UN expert: Azerbaijan supplies Zambia with counterfeited medicine
Azerbaijan delivered to Zambia counterfeit medicine in the framework of the fight against deadly diseases, writes, UN expert, Director of the Laboratory for Molecular and Cellular Dynamics at Boston University Muhammad H. Zaman in the Project Syndicate analytical site.
“One does not need to spend a lifetime in the global health-care sector to appreciate that substandard or counterfeit drugs are a major public-health hazard. These bogus products have infiltrated pharmaceutical supply chains from Azerbaijan to Zambia, wrecking the most promising programs to control, manage, and eradicate deadly diseases. Yet little is being done to stop this criminal activity,” the material reads.
According to the expert Around $75 billion of substandard drugs are sold annually, causing an estimated 100,000 deaths worldwide, and making many more people seriously ill. The trade in inferior drugs also undermines fragile public-health systems in poor countries.

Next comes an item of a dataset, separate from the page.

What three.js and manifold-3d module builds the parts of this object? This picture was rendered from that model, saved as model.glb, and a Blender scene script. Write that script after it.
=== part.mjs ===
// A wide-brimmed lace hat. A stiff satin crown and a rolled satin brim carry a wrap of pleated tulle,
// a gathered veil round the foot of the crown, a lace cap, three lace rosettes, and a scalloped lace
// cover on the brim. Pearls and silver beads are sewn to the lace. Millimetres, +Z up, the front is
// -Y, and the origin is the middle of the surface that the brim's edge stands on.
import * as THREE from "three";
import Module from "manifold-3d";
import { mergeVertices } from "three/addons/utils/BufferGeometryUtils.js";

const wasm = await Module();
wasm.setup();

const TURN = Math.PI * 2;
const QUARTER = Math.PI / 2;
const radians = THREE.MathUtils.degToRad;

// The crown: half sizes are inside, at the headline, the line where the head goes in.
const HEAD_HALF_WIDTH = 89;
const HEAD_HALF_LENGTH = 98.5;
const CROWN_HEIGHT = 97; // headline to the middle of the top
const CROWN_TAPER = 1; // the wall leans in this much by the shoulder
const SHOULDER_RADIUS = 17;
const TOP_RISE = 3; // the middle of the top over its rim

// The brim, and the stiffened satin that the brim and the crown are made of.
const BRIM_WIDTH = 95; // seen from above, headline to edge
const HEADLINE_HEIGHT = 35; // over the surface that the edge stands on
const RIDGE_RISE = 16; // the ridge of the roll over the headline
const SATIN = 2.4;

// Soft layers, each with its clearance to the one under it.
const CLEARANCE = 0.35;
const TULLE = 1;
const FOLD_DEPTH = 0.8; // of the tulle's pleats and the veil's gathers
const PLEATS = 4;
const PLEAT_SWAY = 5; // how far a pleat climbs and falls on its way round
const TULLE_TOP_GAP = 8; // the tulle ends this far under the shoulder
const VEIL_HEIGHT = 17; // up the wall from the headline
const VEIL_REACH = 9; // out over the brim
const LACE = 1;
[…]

“Yet the fight against substandard drugs has never been taken as seriously as other global health crises such as malaria, HIV, or maternal and infant mortality. This may be because there is no obvious solution,” the article reads.
Azerbaijani news portal "Haqqin.az" notes that this is not the first scandal erupted in abroad in connection with the counterfeit drugs supply realized by drug-mafia from Azerbaijan. Earlier in Turkey a network was uncovered that sold anti-cancer drugs from Azerbaijan to Turkish patients having cancer.
"I wonder how many counterfeit drugs these networks spread in Azerbaijan, where the drugs’ quality control is carried out by the manner known to everyone, in many cases is not controlled at all," asks the site.
Ministry of Healthcare of Azerbaijan reported that Azerbaijan has almost no medicines production, in the same time it did not excluding the possibility of having homemade drugs production in Azerbaijan.